My correspondent makes mention that a Harvard professor used the central theme (“six silent killers”) of two of my books in his Montreal seminar. It would have been nice if he had mentioned these books, too, or best case, had used them! But of course I am a pedestrian not a HYPE scholar. He can cherry pick my ideas without credit with impunity. I’d like to see him do that to a HYPE colleague.

If you sense that I am angry, you are wrong. I am disappointed; disappointed that some of the things Livingston and I write about are neither acknowledged nor used in academia, or certainly to any considerable extent.

To my correspondent’s credit, he has used one of my books, and freely acknowledged my authorship. He is an exception to the rule as well as an exceptional man. He is a nice person and I have never been so inclined.

* * *

A PROFESSOR WRITES:

Jim-

I was just thinking of you while up in Montreal at a conference.

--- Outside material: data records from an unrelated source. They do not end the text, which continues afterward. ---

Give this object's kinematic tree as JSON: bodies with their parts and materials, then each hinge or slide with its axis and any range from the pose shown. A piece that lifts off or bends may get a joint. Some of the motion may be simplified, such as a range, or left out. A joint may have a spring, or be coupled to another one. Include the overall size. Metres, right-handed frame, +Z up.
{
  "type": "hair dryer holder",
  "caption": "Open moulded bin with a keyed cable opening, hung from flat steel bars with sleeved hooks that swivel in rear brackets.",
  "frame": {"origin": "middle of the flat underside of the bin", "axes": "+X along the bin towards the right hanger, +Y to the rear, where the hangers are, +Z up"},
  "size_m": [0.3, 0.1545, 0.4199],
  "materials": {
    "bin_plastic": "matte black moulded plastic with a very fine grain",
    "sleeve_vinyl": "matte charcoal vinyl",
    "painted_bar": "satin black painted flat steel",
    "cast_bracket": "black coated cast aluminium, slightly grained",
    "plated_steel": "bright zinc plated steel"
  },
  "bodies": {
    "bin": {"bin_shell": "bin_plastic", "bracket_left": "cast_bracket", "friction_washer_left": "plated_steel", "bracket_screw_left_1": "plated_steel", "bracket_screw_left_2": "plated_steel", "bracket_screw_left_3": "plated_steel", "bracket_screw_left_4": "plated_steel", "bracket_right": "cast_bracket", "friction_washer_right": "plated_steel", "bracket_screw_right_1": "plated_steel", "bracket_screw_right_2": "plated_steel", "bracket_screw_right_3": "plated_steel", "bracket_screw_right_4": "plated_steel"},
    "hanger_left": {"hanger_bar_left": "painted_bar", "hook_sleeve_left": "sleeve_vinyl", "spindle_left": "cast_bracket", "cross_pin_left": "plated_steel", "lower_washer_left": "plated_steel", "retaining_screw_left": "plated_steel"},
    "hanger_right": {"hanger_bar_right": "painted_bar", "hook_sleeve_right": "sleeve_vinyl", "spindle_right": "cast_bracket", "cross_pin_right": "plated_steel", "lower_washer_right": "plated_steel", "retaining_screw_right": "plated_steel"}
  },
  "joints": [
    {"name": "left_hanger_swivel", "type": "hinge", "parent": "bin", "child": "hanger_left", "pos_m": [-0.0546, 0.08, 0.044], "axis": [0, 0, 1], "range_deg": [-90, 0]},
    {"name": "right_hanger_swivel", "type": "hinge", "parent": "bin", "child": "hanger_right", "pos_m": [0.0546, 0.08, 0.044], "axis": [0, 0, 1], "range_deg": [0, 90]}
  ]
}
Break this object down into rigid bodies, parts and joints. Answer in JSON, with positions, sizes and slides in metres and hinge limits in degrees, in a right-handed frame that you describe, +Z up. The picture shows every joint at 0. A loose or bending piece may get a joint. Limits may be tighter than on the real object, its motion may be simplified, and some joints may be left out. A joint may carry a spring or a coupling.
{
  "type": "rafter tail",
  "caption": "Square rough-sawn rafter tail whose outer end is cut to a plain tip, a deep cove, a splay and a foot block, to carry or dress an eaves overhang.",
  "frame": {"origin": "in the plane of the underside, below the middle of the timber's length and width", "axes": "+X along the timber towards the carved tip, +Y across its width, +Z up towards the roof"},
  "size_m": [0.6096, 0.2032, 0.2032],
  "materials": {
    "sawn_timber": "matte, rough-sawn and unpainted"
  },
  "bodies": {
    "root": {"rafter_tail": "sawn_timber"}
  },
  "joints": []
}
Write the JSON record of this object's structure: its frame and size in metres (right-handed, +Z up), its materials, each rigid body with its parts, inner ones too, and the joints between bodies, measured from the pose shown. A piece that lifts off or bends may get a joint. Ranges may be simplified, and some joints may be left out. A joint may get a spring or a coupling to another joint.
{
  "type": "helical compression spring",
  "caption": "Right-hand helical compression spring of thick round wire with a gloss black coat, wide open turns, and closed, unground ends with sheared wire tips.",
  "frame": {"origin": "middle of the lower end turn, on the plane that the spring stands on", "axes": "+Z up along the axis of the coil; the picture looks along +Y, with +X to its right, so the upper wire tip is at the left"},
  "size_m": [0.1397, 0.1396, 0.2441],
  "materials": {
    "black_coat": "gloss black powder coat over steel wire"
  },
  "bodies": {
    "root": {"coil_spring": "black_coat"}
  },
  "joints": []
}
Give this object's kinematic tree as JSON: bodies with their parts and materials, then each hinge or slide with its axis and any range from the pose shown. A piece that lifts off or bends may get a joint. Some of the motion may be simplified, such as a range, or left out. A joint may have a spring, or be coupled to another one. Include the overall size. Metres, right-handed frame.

One of our speakers was Michael Beer at Harvard. He is a good man who once almost hired me at Corning Glass. His speech was loaded with references to the "six silent killers" working in organization.

Though this is the title of one of your books, I doubt if you have copyrighted the term. I was curious if you had ever worked with him or know his work.

Take care and I appreciate the note and image of PhD’s as the pinprick that most of us are. My hope is that we help to have a small impact to larger human consciousness.

I think I do this best with my better students who share a joy of learning.

A new book that you may be attracted to is "5 Roads to the Future" by Starobin. He discusses the famous short paper put together by Immanuel Kant in 1783. It speaks to why the age of enlightenment might be the opening salvo for humans to finally grow up and take full responsibility for the worlds we have created.

This reference to Kant excited me. If you want to see some options for how we might create our global future, this is worth reading. The author, like you, seems most dedicated to continual learning. When I told him by email that I was hoping to use his book in my "futures class,” he immediately responded. We share many of the same ideas about the world of tomorrow.

You may not recall that I teach a special course here. Here is a syllabus I have used in the past that I thought you might enjoy in terms of how I frame a class focused on both self and strategic thinking for managers.

My students are graduating seniors in our management program and this term I have almost 60 of then in two different classes. They each will read and take essay exams on four assigned books. The class is taught in teams so that they also must work together.

In addition this last summer I added the following to my list of expectations for how I can help them over their full career. Here is my opening contract with my students (“Key Concepts for How This Course Will Be Taught”).

We are still doing creative things here. In two years, I am taking a pension from the state and going back to exploring much of the world I love. Keep up the flow of good ideas and an occasional well-deserved critique.

K

* * *

DR. FISHER RESPONDS:

K,

It has been a while since I’ve heard from you. Several like you haven’t commented on my stuff forever. A person once told me – it must be forty years ago now – when I was wondering why I was not hearing from my former colleagues. “Don’t you get it?” he said. “They don’t need you any more.”

He went on to say I wear people out. I guess I do. So, I must congratulate you for your perseverance.

Academia will be losing a good soul when they lose you, but I sense you will still stay connected.

You must know by now that I have my problem with globalization. I have with any idea that has the ring of a mantra. I read Tom Friedman (“The Earth is Flat”), who has ideas, but ideas that are like litmus tests. I often disagree with him but he makes me think.

I can say the same for Kant. I’ve written on Kant elsewhere, and not exactly in complementary terms. What I like best about Kant is his contrariness. My sense is that the Enlightenment and rationalism were necessary on the way to the irrationality of the nineteenth and twentieth century.

The whole war machine of the twentieth century was a product of the science revolution that jumped the tracks into irrationality. But I tarry.

* * *

My BB says that if someone says it is black I will say it is white, and if they say the same thing is white I will say it is black. She tolerates my glutinous frustration and me. I hope I am subtler than that.

It is clear from Deresiewicz’s article that I am an intellectual, a free wheeling idea guy without borders. Jorge once said that of me. I don’t think of myself that way, only the idea aspect. I have the luxury of being a peripatetic philosopher below the radar. That is not by choice but by experience.

You are right. I am interested in young people finding their passions. That will be increasingly difficult as all passion is spent on nonsense today. No one in charge can see beyond the end of his or her advantage.

Take leaderless leadership. It is evident in Pakistan with 20 million people barely surviving because of the flooded plains. It is evident in the senseless war in Afghanistan. It is also evident in academia.

Nothing can liberate the spirit more from its prison than education, yet in that sense we have not yet left the nineteenth century.

You see my problem? It will not be answered by globalization, but by people like you in the trenches. By leaders who have a gut understanding of what goes on in those trenches. That is why everyone is a leader or no one is.
If I had my way, I would erase CEOs and managers, priests, professors and other authority figures and start all over.